The request: Would you return all of this data exactly, leaving nothing out?

Given material:
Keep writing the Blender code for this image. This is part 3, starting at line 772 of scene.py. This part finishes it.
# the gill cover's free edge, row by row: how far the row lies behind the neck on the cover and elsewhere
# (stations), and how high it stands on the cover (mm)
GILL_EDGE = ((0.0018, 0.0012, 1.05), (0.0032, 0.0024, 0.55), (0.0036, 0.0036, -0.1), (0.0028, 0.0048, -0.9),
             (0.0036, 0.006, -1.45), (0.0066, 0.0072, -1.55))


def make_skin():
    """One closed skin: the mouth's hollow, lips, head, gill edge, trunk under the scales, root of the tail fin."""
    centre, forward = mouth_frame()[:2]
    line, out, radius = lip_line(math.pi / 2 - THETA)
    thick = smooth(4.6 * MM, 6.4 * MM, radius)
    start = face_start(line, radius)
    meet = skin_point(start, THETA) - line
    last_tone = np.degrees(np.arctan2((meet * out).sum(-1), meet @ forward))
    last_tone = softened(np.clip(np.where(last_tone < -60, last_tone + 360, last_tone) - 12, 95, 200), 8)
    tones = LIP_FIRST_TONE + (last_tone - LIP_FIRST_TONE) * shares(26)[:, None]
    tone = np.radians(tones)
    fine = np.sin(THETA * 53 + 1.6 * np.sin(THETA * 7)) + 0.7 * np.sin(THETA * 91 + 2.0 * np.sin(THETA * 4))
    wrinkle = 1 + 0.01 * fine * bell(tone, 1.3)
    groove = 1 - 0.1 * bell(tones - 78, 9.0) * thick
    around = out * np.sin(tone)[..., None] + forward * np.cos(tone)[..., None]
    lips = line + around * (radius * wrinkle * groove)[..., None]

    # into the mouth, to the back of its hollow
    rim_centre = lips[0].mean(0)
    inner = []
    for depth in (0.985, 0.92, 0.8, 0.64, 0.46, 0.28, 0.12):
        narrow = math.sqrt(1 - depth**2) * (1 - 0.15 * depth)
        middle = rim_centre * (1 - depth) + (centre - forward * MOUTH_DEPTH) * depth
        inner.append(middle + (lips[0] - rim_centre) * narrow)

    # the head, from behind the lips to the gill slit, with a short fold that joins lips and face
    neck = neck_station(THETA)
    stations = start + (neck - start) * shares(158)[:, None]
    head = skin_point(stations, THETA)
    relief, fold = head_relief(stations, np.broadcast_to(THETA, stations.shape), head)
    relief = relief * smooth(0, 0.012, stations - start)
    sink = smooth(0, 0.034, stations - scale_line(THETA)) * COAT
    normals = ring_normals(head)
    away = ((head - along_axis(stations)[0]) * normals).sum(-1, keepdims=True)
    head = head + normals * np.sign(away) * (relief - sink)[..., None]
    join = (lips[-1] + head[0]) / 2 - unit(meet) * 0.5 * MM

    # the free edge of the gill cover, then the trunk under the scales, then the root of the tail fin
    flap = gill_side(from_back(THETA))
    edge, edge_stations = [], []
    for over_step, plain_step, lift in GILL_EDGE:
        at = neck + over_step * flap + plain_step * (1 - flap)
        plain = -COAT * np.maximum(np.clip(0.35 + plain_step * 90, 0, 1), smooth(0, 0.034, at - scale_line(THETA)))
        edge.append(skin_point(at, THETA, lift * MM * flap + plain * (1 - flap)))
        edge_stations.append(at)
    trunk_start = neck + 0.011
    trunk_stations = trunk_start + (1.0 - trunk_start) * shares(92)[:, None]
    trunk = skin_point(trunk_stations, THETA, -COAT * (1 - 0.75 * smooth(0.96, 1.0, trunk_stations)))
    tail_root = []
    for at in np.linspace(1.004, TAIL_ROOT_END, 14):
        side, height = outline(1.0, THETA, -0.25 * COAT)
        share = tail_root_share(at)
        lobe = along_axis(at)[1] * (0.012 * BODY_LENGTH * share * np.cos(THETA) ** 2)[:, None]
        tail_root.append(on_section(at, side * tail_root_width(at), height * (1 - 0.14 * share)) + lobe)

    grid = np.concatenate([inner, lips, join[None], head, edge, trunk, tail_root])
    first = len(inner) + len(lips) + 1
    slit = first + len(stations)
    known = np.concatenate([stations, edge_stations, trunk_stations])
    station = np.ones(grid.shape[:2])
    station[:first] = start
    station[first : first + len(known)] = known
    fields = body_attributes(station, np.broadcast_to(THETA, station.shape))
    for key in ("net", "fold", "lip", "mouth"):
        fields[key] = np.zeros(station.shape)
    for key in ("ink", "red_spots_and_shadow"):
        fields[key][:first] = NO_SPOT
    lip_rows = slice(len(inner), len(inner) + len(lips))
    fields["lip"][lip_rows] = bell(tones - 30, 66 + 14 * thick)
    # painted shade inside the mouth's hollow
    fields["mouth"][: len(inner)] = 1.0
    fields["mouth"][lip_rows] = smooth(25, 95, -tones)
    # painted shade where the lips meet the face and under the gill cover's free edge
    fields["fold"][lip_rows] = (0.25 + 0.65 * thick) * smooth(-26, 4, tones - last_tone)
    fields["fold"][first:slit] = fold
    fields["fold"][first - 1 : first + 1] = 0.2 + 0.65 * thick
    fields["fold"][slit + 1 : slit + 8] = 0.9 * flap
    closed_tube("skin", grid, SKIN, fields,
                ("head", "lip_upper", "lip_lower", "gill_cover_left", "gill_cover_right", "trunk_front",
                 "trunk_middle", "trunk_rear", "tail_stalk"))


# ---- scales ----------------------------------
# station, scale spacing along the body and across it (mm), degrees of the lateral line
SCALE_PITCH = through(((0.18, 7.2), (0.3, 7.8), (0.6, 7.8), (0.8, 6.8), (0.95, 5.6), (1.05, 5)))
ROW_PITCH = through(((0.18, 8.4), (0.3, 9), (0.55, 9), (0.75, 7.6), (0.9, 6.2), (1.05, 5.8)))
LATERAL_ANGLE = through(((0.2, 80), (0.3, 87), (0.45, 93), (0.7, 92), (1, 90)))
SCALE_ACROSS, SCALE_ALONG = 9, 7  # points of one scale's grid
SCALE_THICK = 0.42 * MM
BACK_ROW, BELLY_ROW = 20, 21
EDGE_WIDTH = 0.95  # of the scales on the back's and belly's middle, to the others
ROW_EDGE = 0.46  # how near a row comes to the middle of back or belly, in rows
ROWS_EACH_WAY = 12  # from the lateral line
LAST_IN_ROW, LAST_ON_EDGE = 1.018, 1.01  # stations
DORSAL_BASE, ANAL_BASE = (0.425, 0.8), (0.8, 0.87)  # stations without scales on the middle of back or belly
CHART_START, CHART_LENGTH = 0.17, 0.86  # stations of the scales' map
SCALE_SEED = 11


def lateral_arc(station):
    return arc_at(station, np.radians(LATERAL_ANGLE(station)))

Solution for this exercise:
Keep writing the Blender code for this image. This is part 3, starting at line 772 of scene.py. This part finishes it.
# the gill cover's free edge, row by row: how far the row lies behind the neck on the cover and elsewhere
# (stations), and how high it stands on the cover (mm)
GILL_EDGE = ((0.0018, 0.0012, 1.05), (0.0032, 0.0024, 0.55), (0.0036, 0.0036, -0.1), (0.0028, 0.0048, -0.9),
             (0.0036, 0.006, -1.45), (0.0066, 0.0072, -1.55))


def make_skin():
    """One closed skin: the mouth's hollow, lips, head, gill edge, trunk under the scales, root of the tail fin."""
    centre, forward = mouth_frame()[:2]
    line, out, radius = lip_line(math.pi / 2 - THETA)
    thick = smooth(4.6 * MM, 6.4 * MM, radius)
    start = face_start(line, radius)
    meet = skin_point(start, THETA) - line
    last_tone = np.degrees(np.arctan2((meet * out).sum(-1), meet @ forward))
    last_tone = softened(np.clip(np.where(last_tone < -60, last_tone + 360, last_tone) - 12, 95, 200), 8)
    tones = LIP_FIRST_TONE + (last_tone - LIP_FIRST_TONE) * shares(26)[:, None]
    tone = np.radians(tones)
    fine = np.sin(THETA * 53 + 1.6 * np.sin(THETA * 7)) + 0.7 * np.sin(THETA * 91 + 2.0 * np.sin(THETA * 4))
    wrinkle = 1 + 0.01 * fine * bell(tone, 1.3)
    groove = 1 - 0.1 * bell(tones - 78, 9.0) * thick
    around = out * np.sin(tone)[..., None] + forward * np.cos(tone)[..., None]
    lips = line + around * (radius * wrinkle * groove)[..., None]

    # into the mouth, to the back of its hollow
    rim_centre = lips[0].mean(0)
    inner = []
    for depth in (0.985, 0.92, 0.8, 0.64, 0.46, 0.28, 0.12):
        narrow = math.sqrt(1 - depth**2) * (1 - 0.15 * depth)
        middle = rim_centre * (1 - depth) + (centre - forward * MOUTH_DEPTH) * depth
        inner.append(middle + (lips[0] - rim_centre) * narrow)

    # the head, from behind the lips to the gill slit, with a short fold that joins lips and face
    neck = neck_station(THETA)
    stations = start + (neck - start) * shares(158)[:, None]
    head = skin_point(stations, THETA)
    relief, fold = head_relief(stations, np.broadcast_to(THETA, stations.shape), head)
    relief = relief * smooth(0, 0.012, stations - start)
    sink = smooth(0, 0.034, stations - scale_line(THETA)) * COAT
    normals = ring_normals(head)
    away = ((head - along_axis(stations)[0]) * normals).sum(-1, keepdims=True)
    head = head + normals * np.sign(away) * (relief - sink)[..., None]
    join = (lips[-1] + head[0]) / 2 - unit(meet) * 0.5 * MM

    # the free edge of the gill cover, then the trunk under the scales, then the root of the tail fin
    flap = gill_side(from_back(THETA))
    edge, edge_stations = [], []
    for over_step, plain_step, lift in GILL_EDGE:
        at = neck + over_step * flap + plain_step * (1 - flap)
        plain = -COAT * np.maximum(np.clip(0.35 + plain_step * 90, 0, 1), smooth(0, 0.034, at - scale_line(THETA)))
        edge.append(skin_point(at, THETA, lift * MM * flap + plain * (1 - flap)))
        edge_stations.append(at)
    trunk_start = neck + 0.011
    trunk_stations = trunk_start + (1.0 - trunk_start) * shares(92)[:, None]
    trunk = skin_point(trunk_stations, THETA, -COAT * (1 - 0.75 * smooth(0.96, 1.0, trunk_stations)))
    tail_root = []
    for at in np.linspace(1.004, TAIL_ROOT_END, 14):
        side, height = outline(1.0, THETA, -0.25 * COAT)
        share = tail_root_share(at)
        lobe = along_axis(at)[1] * (0.012 * BODY_LENGTH * share * np.cos(THETA) ** 2)[:, None]
        tail_root.append(on_section(at, side * tail_root_width(at), height * (1 - 0.14 * share)) + lobe)

    grid = np.concatenate([inner, lips, join[None], head, edge, trunk, tail_root])
    first = len(inner) + len(lips) + 1
    slit = first + len(stations)
    known = np.concatenate([stations, edge_stations, trunk_stations])
    station = np.ones(grid.shape[:2])
    station[:first] = start
    station[first : first + len(known)] = known
    fields = body_attributes(station, np.broadcast_to(THETA, station.shape))
    for key in ("net", "fold", "lip", "mouth"):
        fields[key] = np.zeros(station.shape)
    for key in ("ink", "red_spots_and_shadow"):
        fields[key][:first] = NO_SPOT
    lip_rows = slice(len(inner), len(inner) + len(lips))
    fields["lip"][lip_rows] = bell(tones - 30, 66 + 14 * thick)
    # painted shade inside the mouth's hollow
    fields["mouth"][: len(inner)] = 1.0
    fields["mouth"][lip_rows] = smooth(25, 95, -tones)
    # painted shade where the lips meet the face and under the gill cover's free edge
    fields["fold"][lip_rows] = (0.25 + 0.65 * thick) * smooth(-26, 4, tones - last_tone)
    fields["fold"][first:slit] = fold
    fields["fold"][first - 1 : first + 1] = 0.2 + 0.65 * thick
    fields["fold"][slit + 1 : slit + 8] = 0.9 * flap
    closed_tube("skin", grid, SKIN, fields,
                ("head", "lip_upper", "lip_lower", "gill_cover_left", "gill_cover_right", "trunk_front",
                 "trunk_middle", "trunk_rear", "tail_stalk"))


# ---- scales ----------------------------------
# station, scale spacing along the body and across it (mm), degrees of the lateral line
SCALE_PITCH = through(((0.18, 7.2), (0.3, 7.8), (0.6, 7.8), (0.8, 6.8), (0.95, 5.6), (1.05, 5)))
ROW_PITCH = through(((0.18, 8.4), (0.3, 9), (0.55, 9), (0.75, 7.6), (0.9, 6.2), (1.05, 5.8)))
LATERAL_ANGLE = through(((0.2, 80), (0.3, 87), (0.45, 93), (0.7, 92), (1, 90)))
SCALE_ACROSS, SCALE_ALONG = 9, 7  # points of one scale's grid
SCALE_THICK = 0.42 * MM
BACK_ROW, BELLY_ROW = 20, 21
EDGE_WIDTH = 0.95  # of the scales on the back's and belly's middle, to the others
ROW_EDGE = 0.46  # how near a row comes to the middle of back or belly, in rows
ROWS_EACH_WAY = 12  # from the lateral line
LAST_IN_ROW, LAST_ON_EDGE = 1.018, 1.01  # stations
DORSAL_BASE, ANAL_BASE = (0.425, 0.8), (0.8, 0.87)  # stations without scales on the middle of back or belly
CHART_START, CHART_LENGTH = 0.17, 0.86  # stations of the scales' map
SCALE_SEED = 11


def lateral_arc(station):
    return arc_at(station, np.radians(LATERAL_ANGLE(station)))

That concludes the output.